Kris Holden-Ried:    And I’m not really sure time-wise, but I think it also had to do with SyFy’s interest and our upcoming exposure in the States as well. Our ratings in Canada have been fantastic.

How important was it for you guys to know that there wouldn’t be a remake, but rather that everyone does get to see your version?

Anna Silk:    Yeah, I’m really glad that the concept wasn’t sold. I’m really glad that our version is going to be seen, because I think it’s such a unique show that was so specifically cast, and I can’t really imagine anyone else in these roles. Maybe in one day, there’ll be Lost Girls, A Next Generation. I don’t know. But I can’t imagine it just having the same feel without this cast of characters and actors.

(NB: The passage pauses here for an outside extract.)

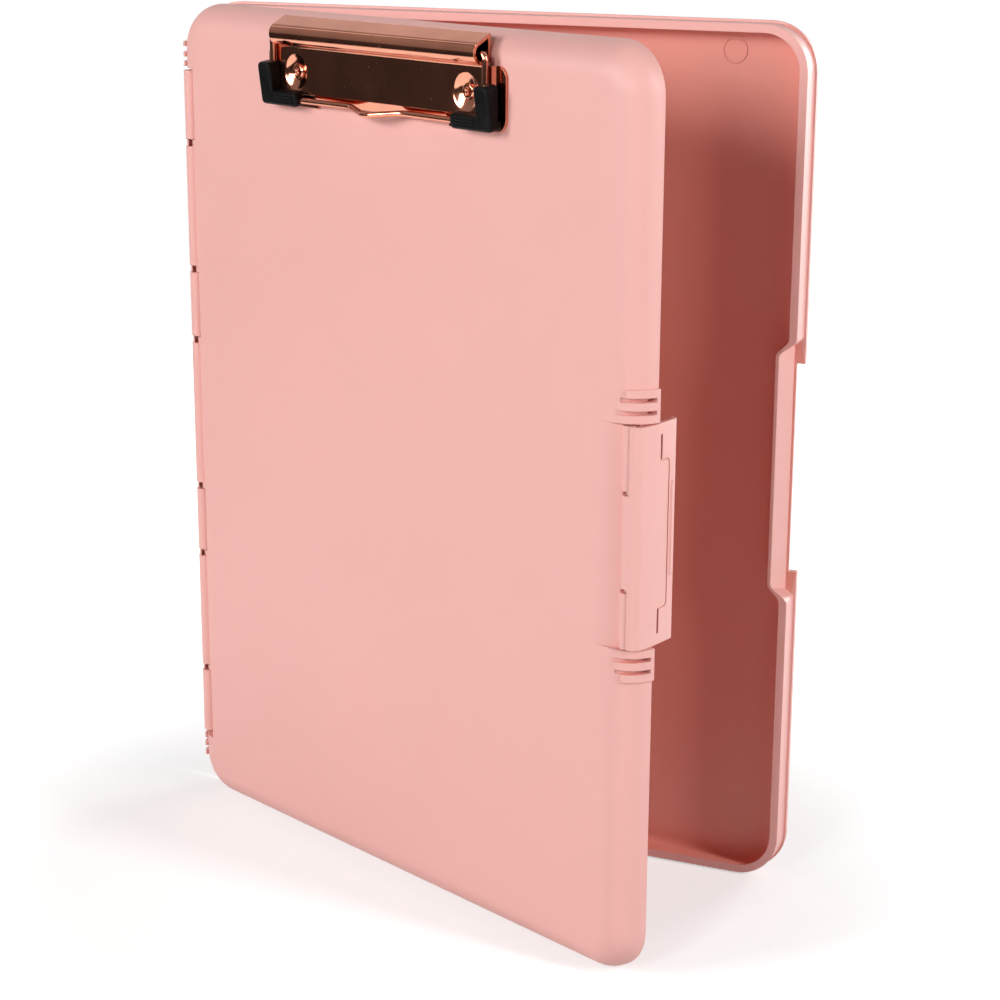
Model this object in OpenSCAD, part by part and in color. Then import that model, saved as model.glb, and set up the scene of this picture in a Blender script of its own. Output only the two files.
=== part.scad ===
// Storage clipboard box: a shallow hinged case whose front cover is a
// clipboard, with a swinging side latch and a spring clip on the cover.
// Units are millimetres, +Z is up and the case's back faces +Y.
//
// Everything is drawn closed first: x runs from the hinge side to the latch
// side, y = 0 is the parting plane and z = 0 is the bottom edge. The cover and
// all it carries are then turned about the hinge by cover_open.

/* [Overall size] */
// Width of the closed box, hinge side to latch side
box_width = 246; // [220:1:280]
// Height of the closed box
box_height = 318; // [290:1:360]
// Depth of the cover, parting plane to clipboard face
cover_depth = 11.5; // [11.5:0.5:20]
// Depth of the case, parting plane to back face
case_depth = 11; // [11:0.5:40]
// Plan radius of the four corners
corner_radius = 17; // [14:0.5:24]

/* [Pose] */
// Angle the cover stands open
cover_open = 23; // [0:1:180]
// Angle the latch is swung out
latch_open = 0; // [0:1:110]
// Angle the clip's bail is lifted
bail_lift = 0; // [0:1:100]

/* [Shells] */
// Rounding of the cover's front edge
cover_edge_radius = 11; // [6:0.5:11]
// Wall thickness of the cover
cover_wall = 2.4; // [1.8:0.1:3]
// Gap left between the two rims when closed
rim_gap = 0.3; // [0.2:0.1:0.8]
// Thickness of the case's rim
case_rim = 3; // [2:0.1:4]
// Set-back of the case's side walls from its back plate
case_set_back = 0.8; // [0.4:0.1:1.5]
// Thickness of the case's back plate where it shows at the edge
plate_edge = 2.8; // [2:0.1:4]
// Rounding of the back plate's rear edge
plate_edge_radius = 1.2; // [0.5:0.1:2]
// Thickness of the case's floor
case_floor = 2; // [1.5:0.1:3]
// Fillet between the case's floor and walls
floor_fillet = 2.5; // [1:0.5:5]

/* [Main hinge] */
// Hinge axis, in from the hinge side
hinge_in = 3.2; // [3:0.1:5]
// Hinge axis, forward of the parting plane
hinge_forward = 6.5; // [5:0.1:8]
// Radius of the hinge barrel
barrel_radius = 3; // [2.5:0.1:4]
// Distance of the barrel's ends from the top and bottom edges
hinge_end = 25.2; // [22:0.2:40]
// Height of each window between knuckles
window_height = 2.8; // [2:0.1:4]
// Radius of the hinge pin
pin_radius = 1.25; // [1:0.05:1.5]
// Running clearance between a pin and its moving knuckles
pin_clearance = 0.05; // [0.02:0.01:0.1]

/* [Latch] */
// Half the height of the latch
latch_half = 37.8; // [30:0.2:45]
// Latch axis, in from the latch side
latch_in = 4.7; // [4:0.1:6]
// Latch axis, forward of the parting plane
latch_forward = 8.5; // [7:0.1:9.5]
// Radius of the latch barrel
latch_barrel = 2; // [1.8:0.1:2.5]
// Half the height of the latch's own middle knuckle
latch_knuckle_half = 15.8; // [10:0.1:18]
// Distance of that knuckle's middle below mid-height
latch_knuckle_drop = 1.2; // [0:0.1:3]
// Height of the windows beside the middle knuckle
latch_window = 1.5; // [1:0.1:3]
// Radius of the latch pin
latch_pin_radius = 0.8; // [0.6:0.05:1]
// Half the height of the recess for the latch in the case's rim
recess_half = 42.3; // [39:0.1:50]
// Length of the curve that leads into the recess
recess_run = 6.7; // [4:0.1:10]
// Half the height of the notch in the back plate
notch_half = 39; // [38.5:0.1:42]
// Length of the cover's slope down to the latch barrel
bay_run = 16.5; // [14:0.5:20]

/* [Grip ribs] */
// Offsets from mid-height where the ribs beside the latch start
rib_offsets = [38.5, 42.7, 46.9];
// Set-in of each rib's start from the latch side
rib_starts = [11, 8, 5];
// Height of one rib
rib_height = 2.75; // [2:0.05:3]
// How far the ribs stand proud
rib_proud = 1; // [0.5:0.1:1.5]
// How far the small ribs beside the hinge stand proud
bump_proud = 1.4; // [0.5:0.1:1.6]

/* [Clip] */
// Distance of the plate's lower edge below the cover's top edge
plate_low = 32.5; // [30:0.5:36]
// Thickness of the clip's sheet
sheet = 1; // [0.8:0.1:1.2]
// Height of the embossed flat above the board
flat_height = 2.8; // [2:0.1:3.5]
// Half the width of the rolled hood
hood_half = 54.5; // [48:0.5:60]
// Outer radius of the rolled hood
hood_radius = 3.9; // [3.5:0.1:4.2]
// Radius of the bail's wire
wire_radius = 1.1; // [0.9:0.05:1.3]
// Distance of each rivet in from the end of the hood
rivet_in = 9.1; // [8:0.1:14]
// Distance of the rivets below the cover's top edge
rivet_drop = 20.2; // [19:0.2:20.6]
// Radius of the dish pressed round each rivet
dish_radius = 6.75; // [5:0.05:6.8]

/* [Hidden] */
$fn = 64;
eps = 0.01;
over = 1;
far = 60;
mid = box_height / 2;
axis_x = hinge_in;
axis_y = -hinge_forward;
catch_x = box_width - latch_in;
catch_y = -latch_forward;
clear = 0.35;

// Main hinge: where the barrel is broken by windows, and its small end ribs
barrel_half = mid - hinge_end;
window_offsets = [29.7, 57.6, barrel_half - 27.3];
bump_offsets = [barrel_half + 2.6, barrel_half + 6.1, barrel_half + 10];
bump_half = 0.9;
bump_end = -2.6;
sleeve_radius = barrel_radius - 0.4;
sleeve_gap = 0.3;
pocket_turn = 47;
pocket_width = 1.8;

// Cover channel for the hinge barrel
channel_half = barrel_half + 1.2;
channel_x = axis_x + barrel_radius + 1;
channel_y = -7.4;
bevel_x = 10.8;
channel_wall = cover_wall;
clear_rim_x = 4;
clear_rim_y = -1.2;

// Recess for the latch
latch_bay_half = latch_half + 0.5;
bay_x = box_width - 7;
bay_wall = 1.6;
recess_x = box_width - 7.2;
recess_skin = 1.3;
recess_lean = 3.2;
recess_steps = 8;
rim_x = box_width - case_set_back;
ledge_y = case_depth - plate_edge;
lip_x = box_width - 3.1;
lip_thickness = 1.2;
rebate_x = box_width - 4.6;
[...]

How much are you involved in the story writing process of the show? Do you like to give input regarding your cast part, or do you leave that part completely to the writers?

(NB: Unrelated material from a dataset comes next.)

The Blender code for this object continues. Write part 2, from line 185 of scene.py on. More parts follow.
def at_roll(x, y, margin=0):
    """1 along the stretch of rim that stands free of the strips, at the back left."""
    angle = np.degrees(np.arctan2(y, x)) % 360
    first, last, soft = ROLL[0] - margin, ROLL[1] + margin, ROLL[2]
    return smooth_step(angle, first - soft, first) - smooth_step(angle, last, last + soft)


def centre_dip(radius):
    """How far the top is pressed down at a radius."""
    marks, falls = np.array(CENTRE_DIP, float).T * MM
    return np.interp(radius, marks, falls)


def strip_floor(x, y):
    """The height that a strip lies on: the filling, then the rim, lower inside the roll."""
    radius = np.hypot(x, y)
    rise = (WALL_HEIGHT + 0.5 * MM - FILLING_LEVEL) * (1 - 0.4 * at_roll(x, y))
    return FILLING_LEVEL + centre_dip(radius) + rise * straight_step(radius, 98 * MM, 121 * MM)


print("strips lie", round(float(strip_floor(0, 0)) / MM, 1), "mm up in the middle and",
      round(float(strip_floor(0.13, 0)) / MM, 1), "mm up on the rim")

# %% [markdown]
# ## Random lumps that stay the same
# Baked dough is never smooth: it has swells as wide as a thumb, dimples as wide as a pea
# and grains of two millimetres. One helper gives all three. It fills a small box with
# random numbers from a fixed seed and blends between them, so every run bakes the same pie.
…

Anna Silk:    We definitely have input. Michelle Lovretta, who created the show, and the staff of writers we’ve had over the first and second season have developed such rich characters, but what’s really great is that we’ve developed a relationship with them and they write to our strengths as actors.

I think that they’re very open to our input, which is really crucial, because it creates a really nice dialogue, and creates a better show ultimately. So we’re really lucky that it’s a pretty open door between actors and writers on our show.

Zoie Palmer:    They’re really great about hearing our thoughts on it.

Kris Holden-Ried:    Some of the bigger budget shows you have so many different cooks in the kitchen. But we actually can sit in the writers’ room, and every time we bring our scripts in, before the read-throughs, they’re very attentive to our ideas about our characters, and it’s a real collaborative treat. I think we’re all really enjoying it.